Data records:
══════════════════════════════

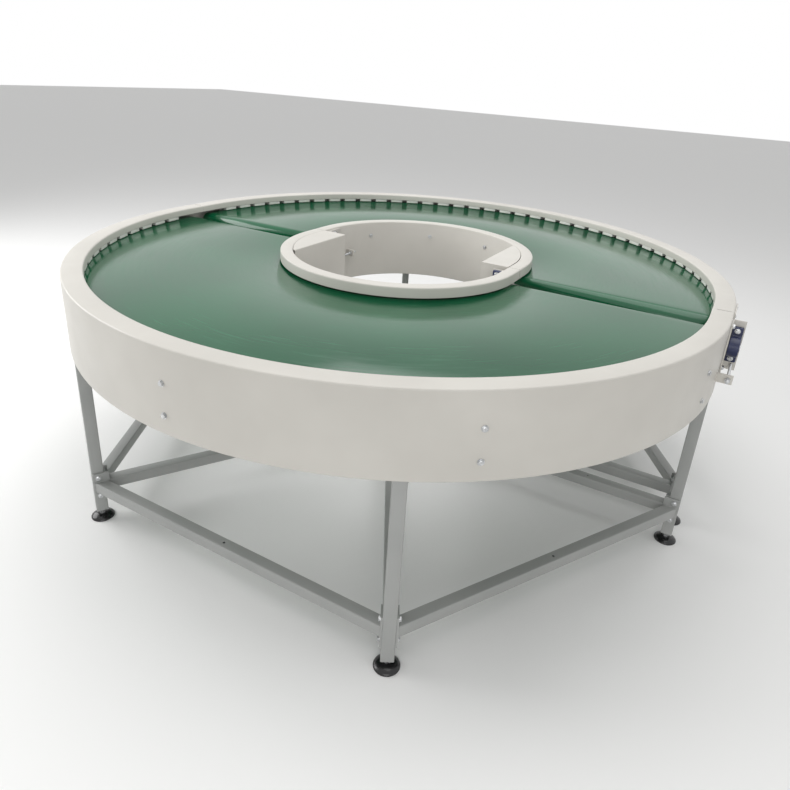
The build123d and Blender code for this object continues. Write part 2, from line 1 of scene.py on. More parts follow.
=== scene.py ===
# %% [markdown]
# A round packing table: two half-turn belt curves set seam to seam round an open hub. The
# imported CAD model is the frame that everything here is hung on. It is loaded first, and its box
# is kept.

# %% Load the frame
import bpy
import numpy as np
from mathutils import Matrix, Vector


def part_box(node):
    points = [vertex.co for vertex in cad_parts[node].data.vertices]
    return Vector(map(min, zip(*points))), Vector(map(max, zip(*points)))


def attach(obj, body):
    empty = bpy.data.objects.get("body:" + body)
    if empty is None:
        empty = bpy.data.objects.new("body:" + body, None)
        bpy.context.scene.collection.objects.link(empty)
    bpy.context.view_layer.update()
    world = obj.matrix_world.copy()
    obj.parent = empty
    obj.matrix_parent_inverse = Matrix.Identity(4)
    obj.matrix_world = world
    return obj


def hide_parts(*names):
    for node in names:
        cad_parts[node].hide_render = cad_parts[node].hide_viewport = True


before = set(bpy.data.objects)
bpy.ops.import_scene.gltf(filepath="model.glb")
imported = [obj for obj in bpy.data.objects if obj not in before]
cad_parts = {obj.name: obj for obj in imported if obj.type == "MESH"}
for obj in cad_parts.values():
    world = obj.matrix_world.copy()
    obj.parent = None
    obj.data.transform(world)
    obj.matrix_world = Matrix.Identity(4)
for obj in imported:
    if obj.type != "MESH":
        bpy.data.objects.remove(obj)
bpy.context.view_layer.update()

# %% [markdown]
# The driving sizes are read off the frame's own boxes, so nothing here is fitted by eye. Each
# half is an arc whose centre lies a little in front of, or behind, the table's middle. The rear
# half is the front half turned half a turn about the vertical.

# %% Driving sizes, in metres
MM = 0.001
outer_low, outer_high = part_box("outer_frame_front")
inner_low, inner_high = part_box("inner_frame_front")
belt_low, belt_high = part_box("belt_front")
RIM_TOP = outer_high[2]
RIM_R = -outer_low[0]
ARC_OFFSET = -outer_low[1] - RIM_R
STUB = outer_high[1] + ARC_OFFSET
SKIRT_LOW = outer_low[2]
HUB_R = -inner_low[0]
HUB_LOW = inner_low[2]
BELT_TOP = belt_high[2]
BELT_R = -belt_low[0]
HALVES = {"front": 1, "rear": -1}

SHEET = 3 * MM
RIM_FLANGE = 70 * MM
RIM_LIP = 28 * MM
FOOT_FLANGE = 75 * MM
HUB_FLANGE = 50 * MM
HUB_LIP = 38 * MM
HUB_FOOT = 25 * MM
HUB_IN = HUB_R - HUB_FLANGE
BELT_T = 2 * MM
BELT_IN = 455 * MM
BELT_UNDER = BELT_TOP - BELT_T
ROLLER_END_R = 48 * MM
CONE = np.arcsin(ROLLER_END_R / BELT_R)
print("rim radius", round(RIM_R, 3), "top", round(RIM_TOP, 3), "arc offset", round(ARC_OFFSET, 3))

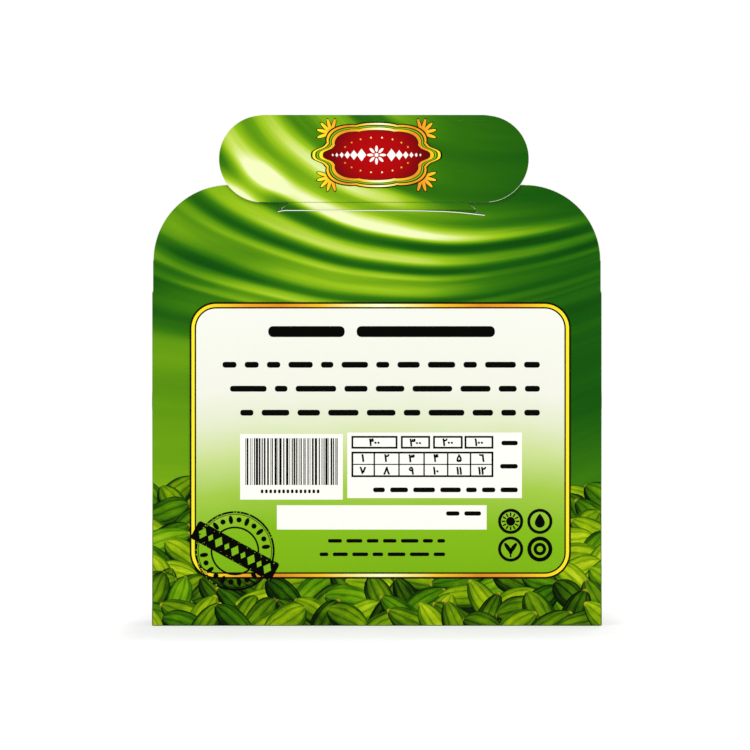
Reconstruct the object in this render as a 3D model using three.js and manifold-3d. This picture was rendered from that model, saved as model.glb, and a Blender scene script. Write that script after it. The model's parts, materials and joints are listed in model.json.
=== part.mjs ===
// A printed paperboard carton for spice pods, seen from its back.
// The back panel stands up above the box as a header with round shoulders. The lid folds up from
// the front wall, its own header stands just inside the back panel, and a round-ended closure flap
// folds over to the back, where its tongue is tucked through a slit.
// Millimetres, +Z up, the back panel faces -Y.

import * as THREE from 'three';
import { mergeVertices } from 'three/addons/utils/BufferGeometryUtils.js';
import Module from 'manifold-3d';

const wasm = await Module();
wasm.setup();

// The box
const WIDTH = 120;
const DEPTH = 30;
const BOARD = 0.5;
const WALL_HEIGHT = 89;
const BACK_HEIGHT = 117.8;
const SHOULDER_RADIUS = 20.3;
const ARC_STEPS = 12;

// The slit in the back panel and the tongue that goes through it
const SLIT_WIDTH = 55;
const SLIT_X = 1.2;
const SLIT_LOW = 109.9;
const SLIT_HIGH = 112;
const SLIT_TURN = 1.2;
const TONGUE_ROOT = 47.8;
const TONGUE_FLARE = 51.8;
const TONGUE_LOW = 97;

// The lid: the roof, and the header that stands inside the back panel
const CREASE_GAP = 0.3;
const TUCK_GAP = 1.1;
const HEADER_HEIGHT = 136.1;
const HEADER_INSET = 0.5;
const NECK_INSET = 2.9;

// The closure flap, a board with fully round ends that leans out over the back panel's top edge
const FLAP_WIDTH = 82.8;
const FLAP_HEIGHT = 23.5;
const FLAP_X = -0.8;
const FLAP_TOP = 136.4;
const FLAP_LEAN = 5.6;

// The glued bottom and the folded-in dust flaps
const GLUED_GAP = 0.1;
const DUST_FLAP = 25;
const BOTTOM_DUST_FLAP = 28;
const INNER_BOTTOM_FLAP = 22;
const GLUE_FLAP = 12;

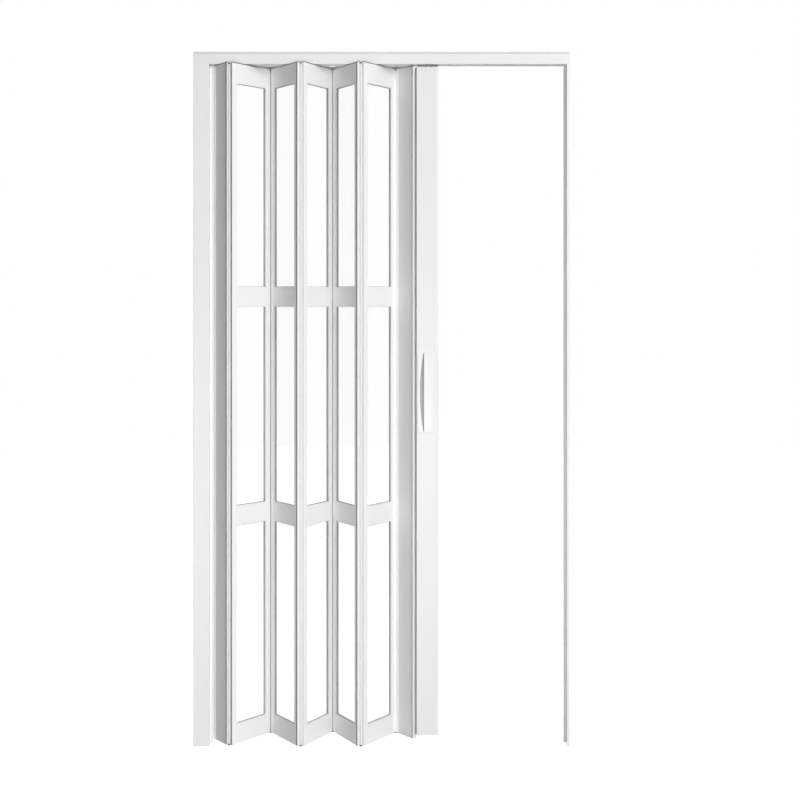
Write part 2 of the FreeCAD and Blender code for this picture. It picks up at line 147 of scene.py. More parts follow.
class Graph:
    """A node tree with one method that adds any node."""

    def __init__(self, tree: bpy.types.NodeTree) -> None:
        """Take an empty tree."""
        self.tree = tree

    def add(self, kind: str, settings: dict[str, Any], inputs: dict[Any, Any], output: Any = 0) -> Wire:
        """Add a node, set it and join its inputs.

        Args:
            kind: The node's type.
            settings: The node's own settings, which are set first.
            inputs: Values or wires, or lists of wires, by the socket's name or number.
            output: The name or number of the output that is wanted.

        Returns:
            That output, or the first input of a node that has none.
        """
        node = self.tree.nodes.new(kind)
        for name, value in settings.items():
            setattr(node, name, value)
        for key, value in inputs.items():
            for part in value if isinstance(value, list) else [value]:
                if isinstance(part, Wire):
                    self.tree.links.new(part.socket, node.inputs[key])
                else:
                    node.inputs[key].default_value = part
        return Wire(self, node.outputs[output]) if len(node.outputs) else Wire(self, node.inputs[0])

    def mix(self, factor: Any, first: Any, second: Any) -> Wire:
        """Mix two colours, where the factor is the share of the second."""
        # Sockets 6 and 7 are the two colours, and output 2 is their mix.
        return self.add("ShaderNodeMix", {"data_type": "RGBA"}, {0: factor, 6: first, 7: second}, 2)

    def parts(self, vector: Wire) -> tuple[Wire, ...]:
        """Return a vector's values along X, Y and Z."""
        split = self.add("ShaderNodeSeparateXYZ", {}, {"Vector": vector})
        return tuple(Wire(self, output) for output in split.socket.node.outputs)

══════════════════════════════

■ STATED EXERCISE ■
Check each line of the records for "three" and copy the ones that contain it.

■ REPLY ■
Reconstruct the object in this render as a 3D model using three.js and manifold-3d. This picture was rendered from that model, saved as model.glb, and a Blender scene script. Write that script after it. The model's parts, materials and joints are listed in model.json.
import * as THREE from 'three';
import { mergeVertices } from 'three/addons/utils/BufferGeometryUtils.js';